Les parents du jeune footballeur, décédé dans des conditions suspectes en avril 2018, viennent de porter plainte pour homicide involontaire contre le club normand. L’injection d’un anti-inflammatoire pose question.
Arame Diop est une mère rongée par le chagrin, mais combative et déterminée. Elle lutte pour la mémoire de Samba, son fils disparu à 18 ans, le 7 avril 2018, et contre l’oubli qui menace la recherche de la vérité. Lundi 16 décembre, elle et son mari ont déposé plainte pour homicide involontaire contre l’association sportive du Havre Athletic Club (HAC), un médecin et trois dirigeants du club. Une démarche rarissime dans le milieu corseté du ballon rond.
« Le club ciel et marine a été notre famille pendant plus de quatorze ans, souffle Arame Diop. Mon fils est né au Havre, il a commencé le foot au HAC à l’âge de 5 ans et s’apprêtait à passer professionnel. Cela me coûte énormément de faire cette démarche. Mais aujourd’hui, on se heurte au silence des dirigeants du club. Qu’ont-ils à cacher ? Samba mérite que la lumière soit faite. »
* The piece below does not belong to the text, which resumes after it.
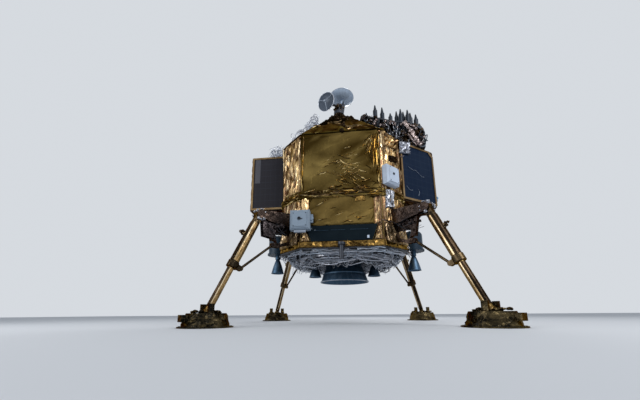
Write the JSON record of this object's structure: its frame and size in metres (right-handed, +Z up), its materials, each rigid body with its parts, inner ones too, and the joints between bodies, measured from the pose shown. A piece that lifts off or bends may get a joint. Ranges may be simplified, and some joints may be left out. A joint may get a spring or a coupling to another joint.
{
  "type": "lunar lander",
  "caption": "Lunar lander: octagonal foil-wrapped body, tapered roof, side solar bays, main engine, splayed legs on footpads and a roof antenna that turns and tilts.",
  "frame": {"origin": "on the floor, under the centre of the main nozzle, midway between the footpads", "axes": "+X to the lander's right as seen from the front, +Y from the front wall to the back wall, +Z up"},
  "size_m": [6.7, 6.6996, 7.8501],
  "materials": {
    "gold_foil": "crinkled gold foil blanket over a panel",
    "dark_foil": "crinkled dark amber foil",
    "amber_foil": "amber foil wrapped on struts",
    "pad_foil": "gold and black foil on a footpad",
    "radiator_black": "satin black",
    "deck_metal": "satin",
    "pipe_steel": "brushed",
    "solar_blue": "glossy dark blue cells",
    "panel_trim": "gold brown edging",
    "nozzle_metal": "dark heat-stained metal",
    "tank_blue": "dark blue, half gloss",
    "white_paint": "white thermal paint",
    "thruster_dark": "dark metal and harness",
    "dish_grey": "pale grey, half gloss"
  },
  "bodies": {
    "lander": {"antenna_mast": "deck_metal", "aprons": "dark_foil", "core_body": "gold_foil", "corner_blankets": "gold_foil", "corner_box_left": "white_paint", "corner_box_right": "white_paint", "drag_struts": "amber_foil", "footpad_back_left": "pad_foil", "footpad_back_right": "pad_foil", "footpad_front_left": "pad_foil", "footpad_front_right": "pad_foil", "front_actuator": "deck_metal", "inner_nozzles": "nozzle_metal", "leg_arm_back_left": "amber_foil", "leg_arm_back_right": "amber_foil", "leg_arm_front_left": "amber_foil", "leg_arm_front_right": "amber_foil", "leg_cylinder_back_left": "amber_foil", "leg_cylinder_back_right": "amber_foil", "leg_cylinder_front_left": "amber_foil", "leg_cylinder_front_right": "amber_foil", "leg_piston_back_left": "amber_foil", "leg_piston_back_right": "amber_foil", "leg_piston_front_left": "amber_foil", "leg_piston_front_right": "amber_foil", "lower_blankets": "gold_foil", "main_engine": "nozzle_metal", "main_nozzle": "nozzle_metal", "pipework": "pipe_steel", "pod_nozzles": "nozzle_metal", "pod_tanks": "tank_blue", "radiators": "radiator_black", "roof": "dark_foil", "roof_loops": "pipe_steel", "roof_rack": "thruster_dark", "side_bays": "dark_foil", "side_thrusters": "nozzle_metal", "sill_band": "amber_foil", "solar_frames": "panel_trim", "solar_panels": "solar_blue", "underside_deck": "deck_metal", "upper_blankets": "gold_foil"},
    "antenna_head": {"antenna_turntable": "deck_metal", "antenna_second_dish": "dish_grey"},
    "antenna_dish_body": {"antenna_dish": "dish_grey"}
  },
  "joints": [
    {"name": "antenna_azimuth", "type": "hinge", "parent": "lander", "child": "antenna_head", "pos_m": [-0.05, 0, 6.88], "axis": [0, 0, 1], "range_deg": [-170, 170]},
    {"name": "antenna_elevation", "type": "hinge", "parent": "antenna_head", "child": "antenna_dish_body", "pos_m": [0.035, 0.14722, 7.41], "axis": [0.866, -0.5, 0], "range_deg": [-67, 6]}
  ]
}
Une douleur chronique à la hanche
Retour en arrière. Le vendredi 6 avril 2018 au matin, la veille de sa mort, Samba semble bien portant. Stagiaire professionnel, il s’est entraîné normalement avec l’équipe réserve du HAC et se prépare à faire son retour à la compétition le samedi, après un arrêt de plusieurs semaines consécutif à une mononucléose.
L’équipe normande est alors menacée de relégation en National 3. Au fond de lui, pourtant, le défenseur central jubile. La veille, le 5 avril, il a appris de manière officieuse qu’un contrat professionnel de trois ans, le Graal pour tout apprenti footballeur, allait lui être proposé en fin de saison.
Seule ombre au tableau, Samba traîne une douleur chronique à la hanche droite. Après la séance d’entraînement, il est conduit dans le bureau du Dr Poupel, le médecin présent ce jour-là au centre. Ce dernier l’examine, diagnostique une tendinite et réalise une injection d’un anti-inflammatoire. En rentrant au domicile familial pour déjeuner avec ses parents, Samba ressent les premiers signes d’une fatigue intense.
« Maman, je n’ai mal nulle part mais je n’ai plus de jus »
Il n’achève pas son repas et monte se coucher dans sa chambre. Il est pris ensuite de tremblements, de vertiges et de vomissements. « Maman, je n’ai mal nulle part mais je n’ai plus de jus », dit-il à sa mère. Il s’interroge aussi sur le soin qu’il a reçu quelques heures plus tôt. « Pourquoi le doc’ m’a piqué ? », s’interroge-t-il à plusieurs reprises devant ses proches.
Alors que ses parents veulent appeler un médecin, Samba temporise, pensant qu’il va recouvrer ses forces. Mais son état dégénère dans la nuit. A 2 heures du matin, il chute à deux reprises dans la salle de bains. Arame Diop, présente à ses côtés, le tient à bout de bras et croise son regard désespéré. « Maman, je vais mourir à cause de la piqûre », lui aurait-il confié à cet instant. À 4 heures, il est transporté à l’hôpital Jacques Monod où il décède en début de matinée, à 8h33, après un arrêt cardiaque.
Rien à voir avec les deux autres cas de mort subite qui ont endeuillé le football français à la même époque. L’autopsie conclut à « une défaillance multiviscérale majeure », sans en préciser les causes. Aucun antécédent cardiaque n’est mis en évidence dans le dossier médical. Quant à l’expertise toxicologique, elle écarte les pistes d’un produit stupéfiant et d’un médicament en quantité toxique. Le corps de Samba est inhumé à Dakar, au Sénégal, le pays d’origine de sa mère.
Un anti-inflammatoire « sans danger » selon le médecin
Après plusieurs mois de deuil, vient le temps des questions, des doutes et des rumeurs. Jean-Marc Poupel, le médecin qui a piqué le jeune Havrais une vingtaine d’heures avant sa mort, se retrouve alors en première ligne, vilipendé sur les réseaux sociaux.